** begin Raw data **

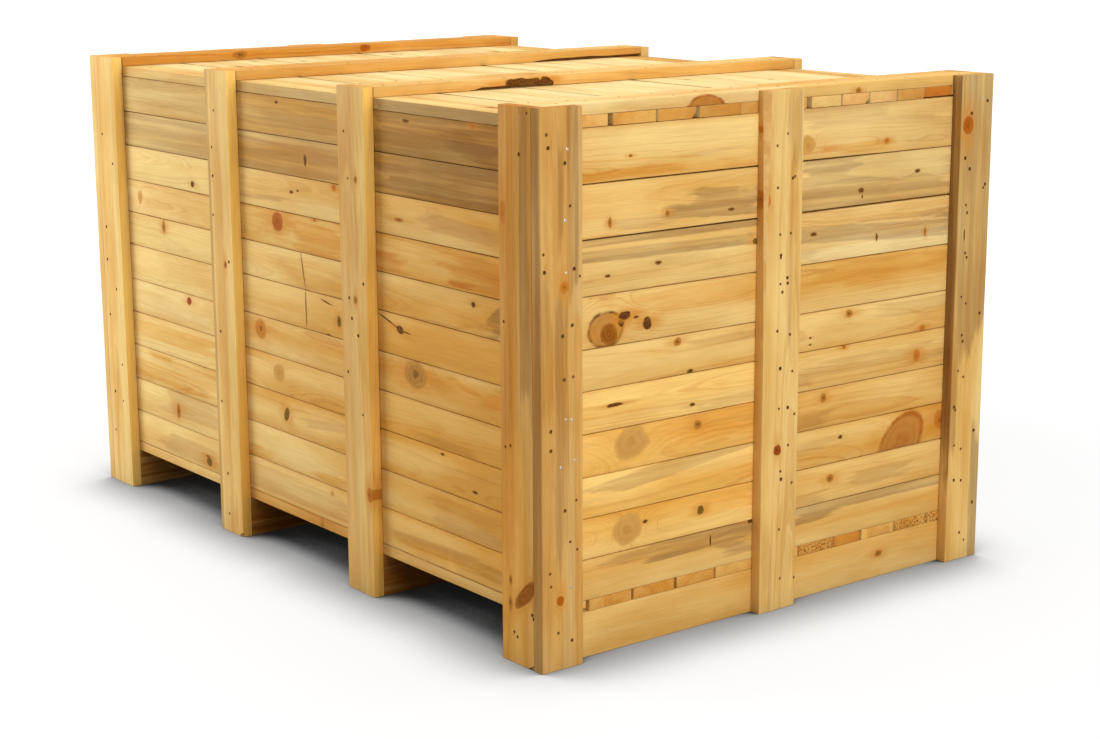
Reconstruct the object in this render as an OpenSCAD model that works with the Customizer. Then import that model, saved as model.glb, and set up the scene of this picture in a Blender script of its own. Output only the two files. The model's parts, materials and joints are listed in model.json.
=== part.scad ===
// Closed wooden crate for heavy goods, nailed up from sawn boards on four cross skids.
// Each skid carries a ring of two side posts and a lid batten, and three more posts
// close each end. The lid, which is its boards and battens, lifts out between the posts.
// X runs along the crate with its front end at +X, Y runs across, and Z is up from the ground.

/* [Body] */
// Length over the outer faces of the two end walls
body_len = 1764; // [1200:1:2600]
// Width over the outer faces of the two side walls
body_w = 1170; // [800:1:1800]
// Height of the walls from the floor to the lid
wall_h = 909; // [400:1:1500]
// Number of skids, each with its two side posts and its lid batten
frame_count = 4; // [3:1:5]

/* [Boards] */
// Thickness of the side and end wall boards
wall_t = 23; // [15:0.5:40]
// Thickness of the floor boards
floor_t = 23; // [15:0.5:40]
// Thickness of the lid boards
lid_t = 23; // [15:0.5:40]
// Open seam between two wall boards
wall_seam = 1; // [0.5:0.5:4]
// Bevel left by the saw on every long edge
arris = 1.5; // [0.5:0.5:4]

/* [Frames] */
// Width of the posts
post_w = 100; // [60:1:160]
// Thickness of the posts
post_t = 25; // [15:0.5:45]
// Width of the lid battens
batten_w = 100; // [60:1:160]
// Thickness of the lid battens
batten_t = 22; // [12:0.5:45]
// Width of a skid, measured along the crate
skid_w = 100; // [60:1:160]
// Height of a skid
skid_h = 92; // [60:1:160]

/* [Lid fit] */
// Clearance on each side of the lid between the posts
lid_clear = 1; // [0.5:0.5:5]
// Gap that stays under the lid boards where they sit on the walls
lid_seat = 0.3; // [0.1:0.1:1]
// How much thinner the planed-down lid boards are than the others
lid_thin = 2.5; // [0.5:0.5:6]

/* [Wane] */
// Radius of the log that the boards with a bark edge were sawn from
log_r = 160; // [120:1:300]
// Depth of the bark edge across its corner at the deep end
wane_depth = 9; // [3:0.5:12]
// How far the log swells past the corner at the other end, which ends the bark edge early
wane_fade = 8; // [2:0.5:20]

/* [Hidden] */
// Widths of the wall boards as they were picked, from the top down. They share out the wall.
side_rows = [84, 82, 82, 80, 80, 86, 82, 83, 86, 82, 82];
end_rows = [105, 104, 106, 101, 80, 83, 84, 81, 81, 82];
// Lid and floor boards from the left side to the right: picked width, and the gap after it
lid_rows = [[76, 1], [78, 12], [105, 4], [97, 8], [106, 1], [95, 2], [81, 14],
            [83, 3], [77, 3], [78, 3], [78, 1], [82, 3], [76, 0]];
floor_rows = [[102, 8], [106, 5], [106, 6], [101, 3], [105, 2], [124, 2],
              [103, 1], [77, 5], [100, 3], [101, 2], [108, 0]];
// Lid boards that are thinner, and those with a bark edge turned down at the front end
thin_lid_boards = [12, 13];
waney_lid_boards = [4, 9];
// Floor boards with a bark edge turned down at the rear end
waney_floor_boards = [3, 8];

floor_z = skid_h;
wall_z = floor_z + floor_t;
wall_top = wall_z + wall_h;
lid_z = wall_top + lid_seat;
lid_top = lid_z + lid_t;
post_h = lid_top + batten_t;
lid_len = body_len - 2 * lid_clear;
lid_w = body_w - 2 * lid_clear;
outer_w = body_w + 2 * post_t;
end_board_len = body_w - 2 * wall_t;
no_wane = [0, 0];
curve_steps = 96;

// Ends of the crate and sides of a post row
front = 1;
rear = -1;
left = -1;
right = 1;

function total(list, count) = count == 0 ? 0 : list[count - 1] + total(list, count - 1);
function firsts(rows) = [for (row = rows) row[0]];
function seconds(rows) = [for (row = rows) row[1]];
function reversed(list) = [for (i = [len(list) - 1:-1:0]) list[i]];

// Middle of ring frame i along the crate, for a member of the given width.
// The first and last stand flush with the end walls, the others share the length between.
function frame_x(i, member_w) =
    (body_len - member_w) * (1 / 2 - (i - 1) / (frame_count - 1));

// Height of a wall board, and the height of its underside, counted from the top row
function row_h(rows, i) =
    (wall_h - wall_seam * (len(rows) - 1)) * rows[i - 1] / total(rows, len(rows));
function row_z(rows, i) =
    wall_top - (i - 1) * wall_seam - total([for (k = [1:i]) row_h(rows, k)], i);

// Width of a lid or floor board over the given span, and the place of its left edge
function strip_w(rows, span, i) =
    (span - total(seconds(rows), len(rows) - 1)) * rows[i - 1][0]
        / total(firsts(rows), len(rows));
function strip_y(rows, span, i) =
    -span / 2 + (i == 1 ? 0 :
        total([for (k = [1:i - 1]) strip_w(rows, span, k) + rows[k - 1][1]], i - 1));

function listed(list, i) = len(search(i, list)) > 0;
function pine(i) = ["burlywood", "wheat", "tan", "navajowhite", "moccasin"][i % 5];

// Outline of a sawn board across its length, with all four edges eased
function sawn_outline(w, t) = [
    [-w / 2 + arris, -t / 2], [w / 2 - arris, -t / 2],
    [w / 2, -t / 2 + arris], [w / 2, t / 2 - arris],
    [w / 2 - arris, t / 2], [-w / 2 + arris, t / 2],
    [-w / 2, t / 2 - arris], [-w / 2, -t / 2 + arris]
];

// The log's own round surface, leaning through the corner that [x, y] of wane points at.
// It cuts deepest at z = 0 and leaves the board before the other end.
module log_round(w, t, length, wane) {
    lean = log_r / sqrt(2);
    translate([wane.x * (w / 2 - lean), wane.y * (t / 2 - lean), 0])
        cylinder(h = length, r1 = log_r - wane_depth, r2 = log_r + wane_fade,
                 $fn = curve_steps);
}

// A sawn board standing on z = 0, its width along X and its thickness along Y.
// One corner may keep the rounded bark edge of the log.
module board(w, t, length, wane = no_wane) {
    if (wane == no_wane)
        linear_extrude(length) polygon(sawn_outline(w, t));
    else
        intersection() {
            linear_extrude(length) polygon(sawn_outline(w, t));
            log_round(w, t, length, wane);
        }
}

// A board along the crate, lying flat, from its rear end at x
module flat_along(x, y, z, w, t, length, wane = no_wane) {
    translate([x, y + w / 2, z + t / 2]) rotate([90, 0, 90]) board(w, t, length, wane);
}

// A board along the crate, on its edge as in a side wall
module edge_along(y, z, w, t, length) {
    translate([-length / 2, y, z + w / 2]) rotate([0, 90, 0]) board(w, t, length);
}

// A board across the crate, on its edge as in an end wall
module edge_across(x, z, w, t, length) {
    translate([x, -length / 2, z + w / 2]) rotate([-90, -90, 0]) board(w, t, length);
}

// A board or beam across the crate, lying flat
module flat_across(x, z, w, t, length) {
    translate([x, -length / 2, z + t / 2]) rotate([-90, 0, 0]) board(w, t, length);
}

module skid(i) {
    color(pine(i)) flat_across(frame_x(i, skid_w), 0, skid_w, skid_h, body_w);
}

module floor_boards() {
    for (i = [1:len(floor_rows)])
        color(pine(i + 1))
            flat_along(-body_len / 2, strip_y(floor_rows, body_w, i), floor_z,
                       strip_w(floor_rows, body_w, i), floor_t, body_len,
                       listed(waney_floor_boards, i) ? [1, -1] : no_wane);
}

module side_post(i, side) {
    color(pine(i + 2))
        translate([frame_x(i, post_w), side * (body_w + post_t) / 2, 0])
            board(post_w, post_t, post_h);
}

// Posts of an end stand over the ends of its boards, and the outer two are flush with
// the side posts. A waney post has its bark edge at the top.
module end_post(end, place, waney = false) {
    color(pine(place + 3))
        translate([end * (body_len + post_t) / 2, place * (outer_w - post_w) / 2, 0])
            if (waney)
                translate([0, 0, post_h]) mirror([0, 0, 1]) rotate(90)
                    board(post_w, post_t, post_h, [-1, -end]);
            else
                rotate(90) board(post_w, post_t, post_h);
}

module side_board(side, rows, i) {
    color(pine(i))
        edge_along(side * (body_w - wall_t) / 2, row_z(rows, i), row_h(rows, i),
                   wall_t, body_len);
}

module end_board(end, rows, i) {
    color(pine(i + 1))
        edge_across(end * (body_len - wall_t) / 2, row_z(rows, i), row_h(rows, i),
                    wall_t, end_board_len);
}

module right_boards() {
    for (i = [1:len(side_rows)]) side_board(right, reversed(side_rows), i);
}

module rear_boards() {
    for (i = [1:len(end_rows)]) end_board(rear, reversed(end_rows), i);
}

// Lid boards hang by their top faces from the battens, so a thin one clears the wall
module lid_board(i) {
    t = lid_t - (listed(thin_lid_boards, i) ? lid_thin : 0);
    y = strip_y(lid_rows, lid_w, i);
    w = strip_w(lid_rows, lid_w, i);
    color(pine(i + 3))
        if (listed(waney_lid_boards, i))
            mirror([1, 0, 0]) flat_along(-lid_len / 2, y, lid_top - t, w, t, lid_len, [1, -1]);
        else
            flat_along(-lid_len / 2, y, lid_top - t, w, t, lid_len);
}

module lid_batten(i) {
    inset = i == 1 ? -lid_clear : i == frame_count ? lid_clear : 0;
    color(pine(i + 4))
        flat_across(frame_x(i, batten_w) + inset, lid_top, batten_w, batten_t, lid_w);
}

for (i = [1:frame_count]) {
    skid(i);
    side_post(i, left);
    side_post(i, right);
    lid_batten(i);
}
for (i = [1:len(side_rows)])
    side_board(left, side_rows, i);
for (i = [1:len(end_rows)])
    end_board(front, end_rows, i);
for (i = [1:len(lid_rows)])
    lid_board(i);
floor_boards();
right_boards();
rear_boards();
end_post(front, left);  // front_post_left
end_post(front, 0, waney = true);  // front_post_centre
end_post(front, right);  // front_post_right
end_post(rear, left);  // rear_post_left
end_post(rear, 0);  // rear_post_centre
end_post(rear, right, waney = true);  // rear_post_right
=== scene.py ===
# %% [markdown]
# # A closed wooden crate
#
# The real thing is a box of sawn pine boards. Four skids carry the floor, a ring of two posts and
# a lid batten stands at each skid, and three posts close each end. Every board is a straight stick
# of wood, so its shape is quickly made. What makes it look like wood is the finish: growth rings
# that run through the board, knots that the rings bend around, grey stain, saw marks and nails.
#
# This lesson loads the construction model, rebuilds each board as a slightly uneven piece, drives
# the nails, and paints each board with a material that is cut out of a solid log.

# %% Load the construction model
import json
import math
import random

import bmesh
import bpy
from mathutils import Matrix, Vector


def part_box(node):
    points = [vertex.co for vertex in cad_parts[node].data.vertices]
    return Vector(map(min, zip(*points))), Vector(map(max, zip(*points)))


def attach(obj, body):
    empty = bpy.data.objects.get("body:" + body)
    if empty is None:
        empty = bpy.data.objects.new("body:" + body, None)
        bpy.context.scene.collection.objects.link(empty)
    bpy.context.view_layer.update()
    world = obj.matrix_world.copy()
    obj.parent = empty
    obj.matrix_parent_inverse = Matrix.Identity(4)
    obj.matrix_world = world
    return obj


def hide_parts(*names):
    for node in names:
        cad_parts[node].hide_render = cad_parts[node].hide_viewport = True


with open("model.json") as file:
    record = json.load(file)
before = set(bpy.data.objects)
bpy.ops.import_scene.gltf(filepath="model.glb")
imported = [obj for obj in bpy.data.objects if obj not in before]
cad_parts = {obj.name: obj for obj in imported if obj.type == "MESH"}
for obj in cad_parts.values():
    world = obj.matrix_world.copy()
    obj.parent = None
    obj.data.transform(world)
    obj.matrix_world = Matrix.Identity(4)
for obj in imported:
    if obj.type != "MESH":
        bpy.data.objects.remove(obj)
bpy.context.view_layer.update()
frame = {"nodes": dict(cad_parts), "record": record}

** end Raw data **

**Task instructions**
Quote word for word every line from the one that has "for (i = [1:frame_count])" through the one that has "bpy.context.scene.collection.objects.link(empty)".

**Task response**
for (i = [1:frame_count]) {
    skid(i);
    side_post(i, left);
    side_post(i, right);
    lid_batten(i);
}
for (i = [1:len(side_rows)])
    side_board(left, side_rows, i);
for (i = [1:len(end_rows)])
    end_board(front, end_rows, i);
for (i = [1:len(lid_rows)])
    lid_board(i);
floor_boards();
right_boards();
rear_boards();
end_post(front, left);  // front_post_left
end_post(front, 0, waney = true);  // front_post_centre
end_post(front, right);  // front_post_right
end_post(rear, left);  // rear_post_left
end_post(rear, 0);  // rear_post_centre
end_post(rear, right, waney = true);  // rear_post_right
=== scene.py ===
# %% [markdown]
# # A closed wooden crate
#
# The real thing is a box of sawn pine boards. Four skids carry the floor, a ring of two posts and
# a lid batten stands at each skid, and three posts close each end. Every board is a straight stick
# of wood, so its shape is quickly made. What makes it look like wood is the finish: growth rings
# that run through the board, knots that the rings bend around, grey stain, saw marks and nails.
#
# This lesson loads the construction model, rebuilds each board as a slightly uneven piece, drives
# the nails, and paints each board with a material that is cut out of a solid log.

# %% Load the construction model
import json
import math
import random

import bmesh
import bpy
from mathutils import Matrix, Vector


def part_box(node):
    points = [vertex.co for vertex in cad_parts[node].data.vertices]
    return Vector(map(min, zip(*points))), Vector(map(max, zip(*points)))


def attach(obj, body):
    empty = bpy.data.objects.get("body:" + body)
    if empty is None:
        empty = bpy.data.objects.new("body:" + body, None)
        bpy.context.scene.collection.objects.link(empty)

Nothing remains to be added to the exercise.